Like I said, Warren’s Hughes is the heart of it — a portrait of a lonely eccentric loon who’s highly averse to face time with anyone anywhere. He’s a cagey, brilliant fellow whose eccentricities and compulsions have begun to overwhelm and control his life. But he’s not without passion or fear or amusement or spirit. Or a liking for downers. You could speculate that this version of Hughes reflects Warren in some ways, but the comparison wouldn’t get you very far. I think they had more in common with each other during their dashing pussy-hound days — the ’30s and ’40s for Hughes, the ’60s and ’70s for Beatty.

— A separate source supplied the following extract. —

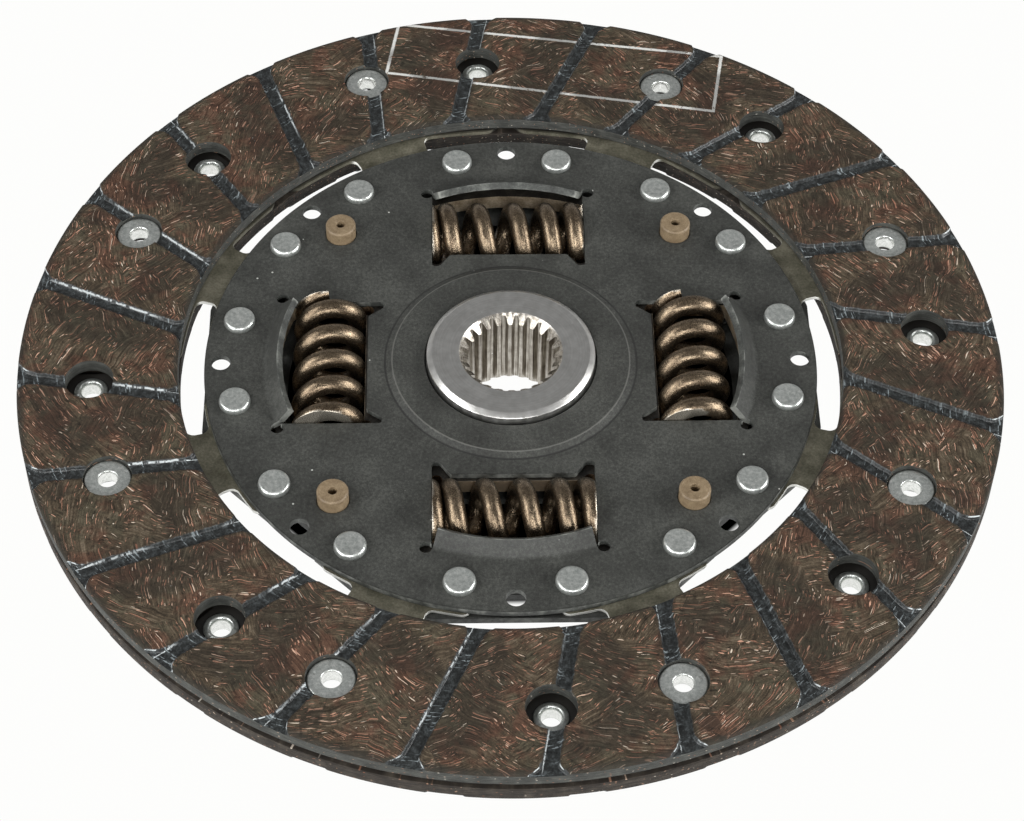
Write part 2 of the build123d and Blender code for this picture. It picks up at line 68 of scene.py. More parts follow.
# ============================================================ shader helpers
class G:
    """A small node-graph writer. Values are sockets or numbers."""

    def __init__(self, name):
        self.mat = bpy.data.materials.new(name)
        self.mat.use_nodes = True
        self.nt = self.mat.node_tree
        self.nt.nodes.clear()
        self.out = self.nt.nodes.new("ShaderNodeOutputMaterial")
        self.bsdf = self.nt.nodes.new("ShaderNodeBsdfPrincipled")
        self.nt.links.new(self.bsdf.outputs[0], self.out.inputs[0])
        tc = self.nt.nodes.new("ShaderNodeTexCoord")
        self.p = self.vm("MULTIPLY", tc.outputs["Object"], (1000.0, 1000.0, 1000.0))
        s = self.nt.nodes.new("ShaderNodeSeparateXYZ")
        self.nt.links.new(self.p, s.inputs[0])
        self.x, self.y, self.z = s.outputs
        self.obj_random = None

    def put(self, sock, v):
        if isinstance(v, bpy.types.NodeSocket):
            self.nt.links.new(v, sock)
        elif isinstance(v, (tuple, list)):
            d = sock.default_value
            sock.default_value = tuple(v) + ((1.0,) if len(d) == 4 and len(v) == 3 else ())
        else:
            try:
                sock.default_value = v
            except TypeError:
                sock.default_value = (v, v, v)

    def m(self, op, a, b=0.0, c=0.0, clamp=False):
        n = self.nt.nodes.new("ShaderNodeMath")
        n.operation = op
        n.use_clamp = clamp
        for i, v in enumerate((a, b, c)):
            self.put(n.inputs[i], v)
        return n.outputs[0]

    def add(self, a, b): return self.m("ADD", a, b)
    def sub(self, a, b): return self.m("SUBTRACT", a, b)
    def mul(self, a, b): return self.m("MULTIPLY", a, b)
    def ab(self, a): return self.m("ABSOLUTE", a)

    def vm(self, op, a, b=(0, 0, 0)):
        n = self.nt.nodes.new("ShaderNodeVectorMath")
        n.operation = op
        self.put(n.inputs[0], a)
        self.put(n.inputs[1], b)
        return n.outputs[1] if op in ("LENGTH", "DOT_PRODUCT", "DISTANCE") else n.outputs[0]

    def xyz(self, x, y, z):
        n = self.nt.nodes.new("ShaderNodeCombineXYZ")
        for i, v in enumerate((x, y, z)):
            self.put(n.inputs[i], v)
        return n.outputs[0]

    def noise(self, vec, scale, detail=2.0, rough=0.5, dist=0.0, dim="3D"):
        n = self.nt.nodes.new("ShaderNodeTexNoise")
        n.noise_dimensions = dim
        self.put(n.inputs["Vector"], vec)
        n.inputs["Scale"].default_value = scale
        n.inputs["Detail"].default_value = detail
        n.inputs["Roughness"].default_value = rough
        n.inputs["Distortion"].default_value = dist
        return n.outputs[0]

    def voro(self, vec, scale=1.0, feature="F1", dim="3D", rand=1.0):
        n = self.nt.nodes.new("ShaderNodeTexVoronoi")
        n.voronoi_dimensions = dim
        n.feature = feature
        self.put(n.inputs["Vector"], vec)
        n.inputs["Scale"].default_value = scale
        n.inputs["Randomness"].default_value = rand
        return n.outputs

    def step(self, v, lo, hi):
        """0 below lo, 1 above hi, smooth between; lo may be larger than hi."""
        n = self.nt.nodes.new("ShaderNodeMapRange")
        n.interpolation_type = "SMOOTHSTEP"
        self.put(n.inputs["Value"], v)
        if lo < hi:
            a, b, c, d = lo, hi, 0.0, 1.0
        else:
            a, b, c, d = hi, lo, 1.0, 0.0
        for i, q in zip((1, 2, 3, 4), (a, b, c, d)):
            n.inputs[i].default_value = q
        return n.outputs[0]

    def ramp(self, v, stops):
        n = self.nt.nodes.new("ShaderNodeValToRGB")
        self.put(n.inputs[0], v)
        e = n.color_ramp.elements
        while len(e) < len(stops):
            e.new(0.5)
        for q, (pos, col) in zip(e, stops):
            q.position = pos
            q.color = (*col, 1.0)
        return n.outputs[0]

    def mix(self, f, a, b, mode="MIX"):
        n = self.nt.nodes.new("ShaderNodeMix")
        n.data_type = "RGBA"
        n.blend_type = mode
        n.clamp_factor = True
        self.put(n.inputs[0], f)
        self.put(n.inputs[6], a)
        self.put(n.inputs[7], b)
        return n.outputs[2]

    def fmix(self, f, a, b):
        n = self.nt.nodes.new("ShaderNodeMix")
        n.data_type = "FLOAT"
        self.put(n.inputs[0], f)
        self.put(n.inputs[2], a)
        self.put(n.inputs[3], b)
        return n.outputs[0]

    def attr(self, name):
        n = self.nt.nodes.new("ShaderNodeAttribute")
        n.attribute_name = name
        return n.outputs["Fac"]

    def bump(self, h, dist, strength=1.0, normal=None):
        """h in 0..1 times dist millimetres."""
        n = self.nt.nodes.new("ShaderNodeBump")
        n.inputs["Strength"].default_value = strength
        n.inputs["Distance"].default_value = dist * MM
        self.put(n.inputs["Height"], h)
        if normal is not None:
            self.nt.links.new(normal, n.inputs["Normal"])
        return n.outputs[0]

    def set(self, **kw):
        names = {"color": "Base Color", "metal": "Metallic", "rough": "Roughness", "normal": "Normal",
                 "spec": "Specular IOR Level", "coat": "Coat Weight", "coat_rough": "Coat Roughness",
                 "aniso": "Anisotropic", "tangent": "Tangent", "sheen": "Sheen Weight", "ior": "IOR"}
        for k, v in kw.items():
            self.put(self.bsdf.inputs[names[k]], v)
        return self.mat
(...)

Born in ’05, Hughes was in his early ’50s in 1958, which is when most of the film takes place. (The end and the beginning happen in ’64.) Warren was in his late ’70s when the film was shot in the spring and summer of ’14. His Hughes looks mid to late 60ish for the most part.

The best scene is when Matthew Broderick, portraying a Hughes assistant named Levar Mathis, loses it in an argument with the boss. The second best scene is when Hughes chokes up about his daddy.

Rarely have so many top-grade, name-brand actors been so under-utilized. Alec Baldwin, as Hughes exec Robert Maheu, doesn’t get to do much — has maybe four minutes of screen time. Beefy, white-haired Martin Sheen wears a Blues Brothers/Reservoir Dogs suit in two or three scenes. I didn’t recognize Candace Bergen at first. Ed Harris has a single scene as a Fresno dad at the dinner table. Paul Sorvino is in a kind of press conference scene but you hardly notice him — he doesn’t even have a medium close-up, much less a line. Dabney Coleman is in the credits but you could’ve fooled me.

There’s a whole bit about sex and champagne that I shouldn’t talk about so why mention it in the first place?

I’ll just repeat that Rules Don’t Apply is a weird, sometimes giddy, oddly affecting film. I laughed two or three times. I smirked a lot. It feels a bit constipated but, again, it’s not without intrigue or merit.